WHAT THE TASK ASKS:
Wherever the word "picture" appears in a line, extract that line.

SUPPLIED MATERIAL:
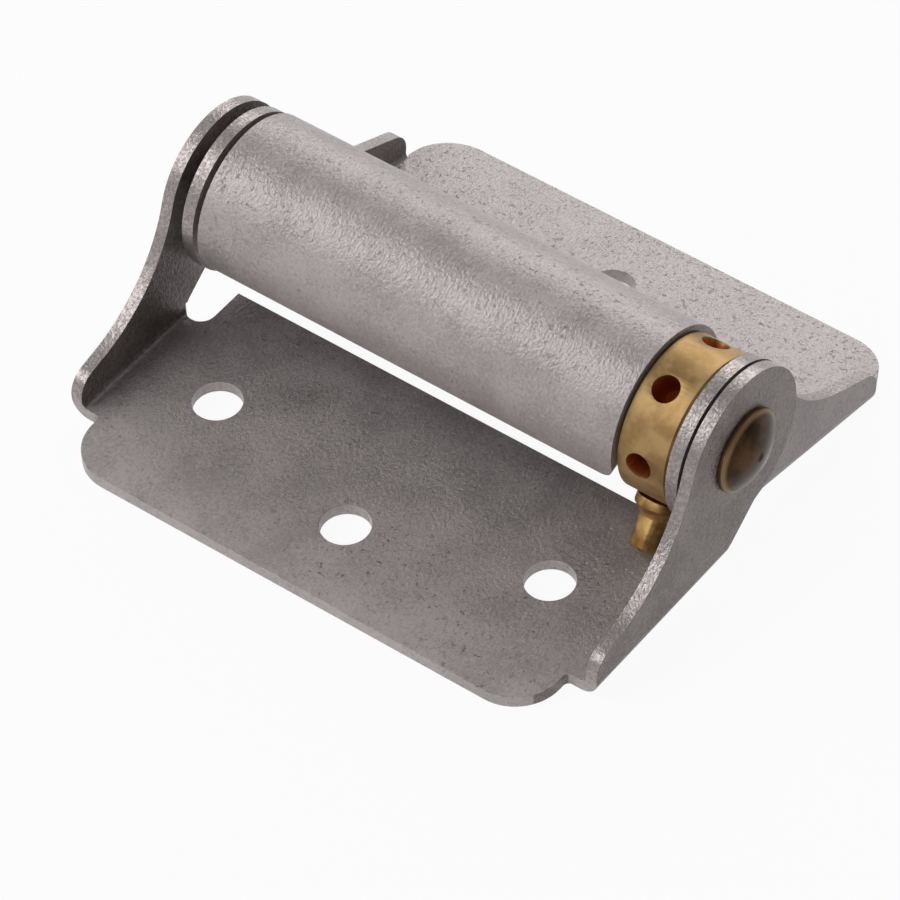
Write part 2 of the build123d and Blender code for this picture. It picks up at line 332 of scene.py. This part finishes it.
def showPiece(name, form, material, node, body):
    mesh = bpy.data.meshes.new(name)
    form.to_mesh(mesh)
    form.free()
    mesh.polygons.foreach_set("use_smooth", [True] * len(mesh.polygons))
    mesh.set_sharp_from_angle(angle=mergeSet["smoothAngle"])
    mesh.materials.append(material)
    piece = bpy.data.objects.new(name, mesh)
    bpy.context.scene.collection.objects.link(piece)
    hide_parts(node)
    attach(piece, body)
    return piece


# Leaves and brass pieces: their edges are worn round by this many millimetres
wornSet = {
    "front_leaf": {"width": 0.22, "body": "front_leaf", "slot": "galvanised_steel"},
    "rear_leaf": {"width": 0.22, "body": "rear_leaf", "slot": "galvanised_steel"},
    "hinge_pin": {"width": 0.18, "body": "front_leaf", "slot": "dark_brass"},
    "tension_collar": {"width": 0.12, "body": "tension_collar", "slot": "satin_brass"},
    "tension_pin": {"width": 0.15, "body": "tension_collar", "slot": "turned_brass"},
}
flatAngle = 0.01
wornAngle = 0.6


def wornCopy(node, material):
    values = wornSet[node]
    form = mergedForm(node)
    bmesh.ops.dissolve_limit(form, angle_limit=flatAngle, verts=form.verts, edges=form.edges)
    piece = showPiece(node + "Worn", form, material, node, values["body"])
    edges = piece.modifiers.new("wornEdges", "BEVEL")
    edges.width = values["width"] * mm
    edges.segments = 2
    edges.limit_method = "ANGLE"
    edges.angle_limit = wornAngle
    edges.use_clamp_overlap = True
    edges.harden_normals = True


wornCopy("front_leaf", galvanised("frontSheet", sheetSet))
wornCopy("rear_leaf", galvanised("rearSheet", sheetSet))
wornCopy("hinge_pin", brass("rivetBrass"))
wornCopy("tension_collar", brass("collarBrass"))
wornCopy("tension_pin", brass("pegBrass"))

# Spring: parted just before its far end enters the collar, which carries that end round
springSet = {
    "partAt": 27.45,
    "slot": "spring_steel",
    "pieces": {"springCoil": "rear_leaf", "springEnd": "tension_collar"},
}


def partSpring(values, material):
    for name, body in values["pieces"].items():
        isEnd = body == "tension_collar"
        form = mergedForm("torsion_spring")
        bmesh.ops.bisect_plane(
            form,
            geom=form.verts[:] + form.edges[:] + form.faces[:],
            plane_co=(values["partAt"] * mm, 0, 0),
            plane_no=(1, 0, 0),
            clear_inner=isEnd,
            clear_outer=not isEnd,
        )
        bmesh.ops.holes_fill(form, edges=[edge for edge in form.edges if edge.is_boundary])
        showPiece(name, form, material, "torsion_spring", body)


partSpring(springSet, oiledWire("springWire", wireSet))
print("pieces dressed")

# Table: a plane through the two long edges that the hinge rests on, white to the eye but
# for a share that takes the shadow
tableSet = {
    "half": 2.5,
    "gap": 0.02,
    "colour": (0.96, 0.96, 0.96),
    "roughness": 0.9,
    "shadowShare": 0.06,
}


def layTable(values):
    frontBox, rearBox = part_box("front_leaf"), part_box("rear_leaf")
    drop = values["gap"] * mm
    frontEdge = Vector((0, frontBox[0].y, frontBox[0].z - drop))
    rearEdge = Vector((0, rearBox[1].y, rearBox[0].z - drop))
    along = Vector((1, 0, 0)) * values["half"]
    across = (rearEdge - frontEdge).normalized() * values["half"]
    middle = (frontEdge + rearEdge) / 2
    corners = [middle + i * along + j * across for i, j in ((-1, -1), (1, -1), (1, 1), (-1, 1))]
    mesh = bpy.data.meshes.new("table")
    mesh.from_pydata(corners, [], [(0, 1, 2, 3)])
    table = bpy.data.objects.new("table", mesh)
    bpy.context.scene.collection.objects.link(table)
    kit = Kit(bpy.data.materials.new("tablePaper"))
    look = {"Base Color": values["colour"], "Roughness": values["roughness"]}
    paper = kit.dress("Principled BSDF", look)
    white = kit.node("ShaderNodeEmission", {}, {"Color": (1, 1, 1), "Strength": 1.0})
    share = kit.whiteSeen() * (1 - values["shadowShare"])
    shown = kit.node("ShaderNodeMixShader", {}, {0: share, 1: paper, 2: white})
    kit.dress("Material Output", {"Surface": shown})
    mesh.materials.append(kit.owner)


layTable(tableSet)

# Light: a pale room and wide soft lamps, each aimed at the hinge
roomSet = {"strength": 0.06, "seen": 0.4}
lampSet = {
    "back": {"at": (-0.35, 0.95, 0.56), "size": 0.8, "power": 4.7},
    "left": {"at": (-1.1, -0.1, 0.5), "size": 0.7, "power": 3.3},
    "high": {"at": (-0.75, -0.6, 0.95), "size": 1.0, "power": 7.2},
    "right": {"at": (0.95, 0.75, 0.45), "size": 0.6, "power": 0.5},
    "front": {"at": (0.2, -1.1, 0.32), "size": 0.6, "power": 1.5},
}


def fillRoom(values):
    kit = Kit(bpy.data.worlds.new("room"))
    bpy.context.scene.world = kit.owner
    room = kit.dress("Background", {"Color": (1, 1, 1), "Strength": values["strength"]})
    white = kit.node("ShaderNodeBackground", {}, {"Color": (1, 1, 1), "Strength": values["seen"]})
    shown = kit.node("ShaderNodeMixShader", {}, {0: kit.whiteSeen(), 1: room, 2: white})
    kit.dress("World Output", {"Surface": shown})


def hangLamp(name, values):
    lamp = bpy.data.lights.new(name, "AREA")
    lamp.shape = "DISK"
    lamp.size = values["size"]
    lamp.energy = values["power"]
    holder = bpy.data.objects.new(name, lamp)
    holder.location = values["at"]
    holder.rotation_euler = (pinPoint - holder.location).to_track_quat("-Z", "Y").to_euler()
    bpy.context.scene.collection.objects.link(holder)


fillRoom(roomSet)
for name, values in lampSet.items():
    hangLamp(name + "Lamp", values)
print("table and light placed")

# Camera: the view's axes, its distance from the middle of the pin, and how far that point
# lies off the picture's middle, in metres
viewSet = {
    "right": (0.79407, 0.60595, -0.04766),
    "up": (-0.42288, 0.60708, 0.67277),
    "back": (0.43660, -0.51408, 0.73831),
    "distance": 0.6835,
    "pinRight": 0.002709,
    "pinUp": 0.016219,
    "lens": 238.16,
    "sensor": 36.0,
}


def setCamera(values):
    right, up, back = (Vector(values[key]) for key in ("right", "up", "back"))
    spot = pinPoint + back * values["distance"] - right * values["pinRight"] - up * values["pinUp"]
    lens = bpy.data.cameras.new("camera")
    lens.lens = values["lens"]
    lens.sensor_width = values["sensor"]
    camera = bpy.data.objects.new("camera", lens)
    turn = Matrix((right, up, back)).transposed().to_4x4()
    camera.matrix_world = Matrix.Translation(spot) @ turn
    bpy.context.scene.collection.objects.link(camera)
    bpy.context.scene.camera = camera


setCamera(viewSet)
bpy.context.scene.view_settings.view_transform = "Standard"
print("camera set")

SOLUTION FOR THIS PROBLEM:
Write part 2 of the build123d and Blender code for this picture. It picks up at line 332 of scene.py. This part finishes it.
# lies off the picture's middle, in metres